Return verbatim everything from the first line through the line that contains "mane and tail.", and stop there.

++++++++

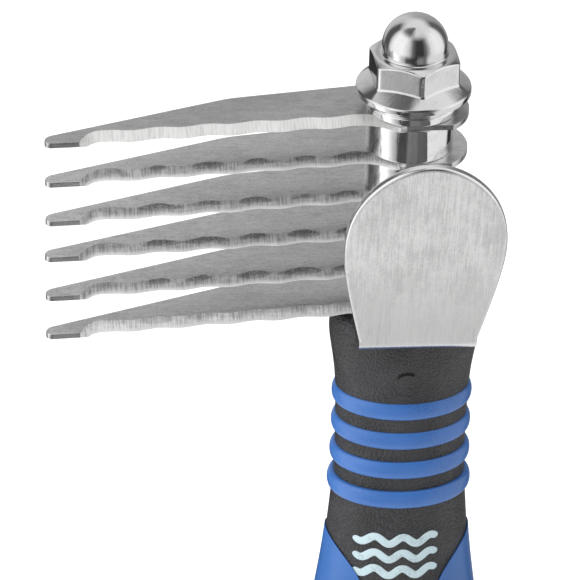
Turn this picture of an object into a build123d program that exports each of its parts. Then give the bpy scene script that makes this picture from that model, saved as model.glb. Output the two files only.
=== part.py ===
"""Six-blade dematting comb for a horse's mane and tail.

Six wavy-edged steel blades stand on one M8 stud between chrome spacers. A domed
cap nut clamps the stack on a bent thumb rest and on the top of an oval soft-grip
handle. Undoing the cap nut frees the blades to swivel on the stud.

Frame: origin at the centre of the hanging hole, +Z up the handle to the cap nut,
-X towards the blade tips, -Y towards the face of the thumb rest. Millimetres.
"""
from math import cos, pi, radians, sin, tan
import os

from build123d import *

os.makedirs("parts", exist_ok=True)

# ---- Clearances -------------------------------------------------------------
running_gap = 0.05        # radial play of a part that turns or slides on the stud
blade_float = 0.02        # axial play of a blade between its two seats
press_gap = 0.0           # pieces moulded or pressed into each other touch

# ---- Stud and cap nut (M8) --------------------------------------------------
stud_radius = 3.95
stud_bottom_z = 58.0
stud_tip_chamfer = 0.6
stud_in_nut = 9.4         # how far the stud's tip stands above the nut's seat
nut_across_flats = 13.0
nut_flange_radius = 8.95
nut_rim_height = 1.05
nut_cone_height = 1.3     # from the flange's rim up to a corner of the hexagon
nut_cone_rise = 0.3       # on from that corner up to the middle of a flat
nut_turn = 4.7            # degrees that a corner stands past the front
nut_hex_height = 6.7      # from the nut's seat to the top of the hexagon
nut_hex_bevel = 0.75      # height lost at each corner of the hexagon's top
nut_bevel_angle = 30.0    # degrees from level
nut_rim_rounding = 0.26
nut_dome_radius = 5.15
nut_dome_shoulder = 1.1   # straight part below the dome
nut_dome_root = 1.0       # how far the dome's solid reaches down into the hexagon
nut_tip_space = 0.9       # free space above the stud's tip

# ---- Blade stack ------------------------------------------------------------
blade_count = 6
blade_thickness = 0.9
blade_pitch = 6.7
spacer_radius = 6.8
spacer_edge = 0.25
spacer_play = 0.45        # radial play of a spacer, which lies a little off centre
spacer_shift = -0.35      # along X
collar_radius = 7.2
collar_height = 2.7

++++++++

Task response »
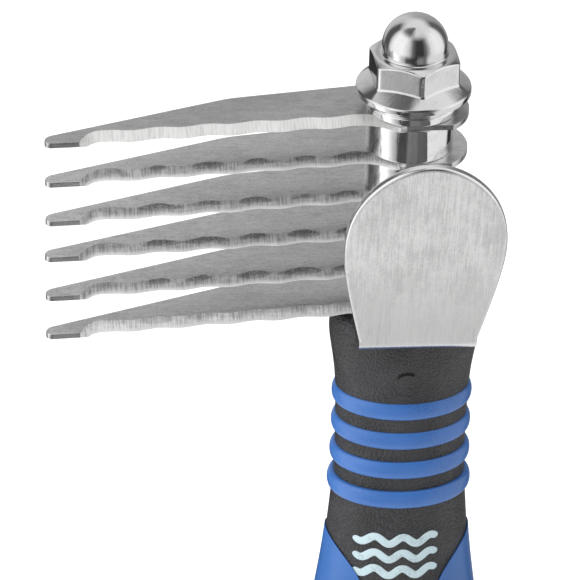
Turn this picture of an object into a build123d program that exports each of its parts. Then give the bpy scene script that makes this picture from that model, saved as model.glb. Output the two files only.
=== part.py ===
"""Six-blade dematting comb for a horse's mane and tail.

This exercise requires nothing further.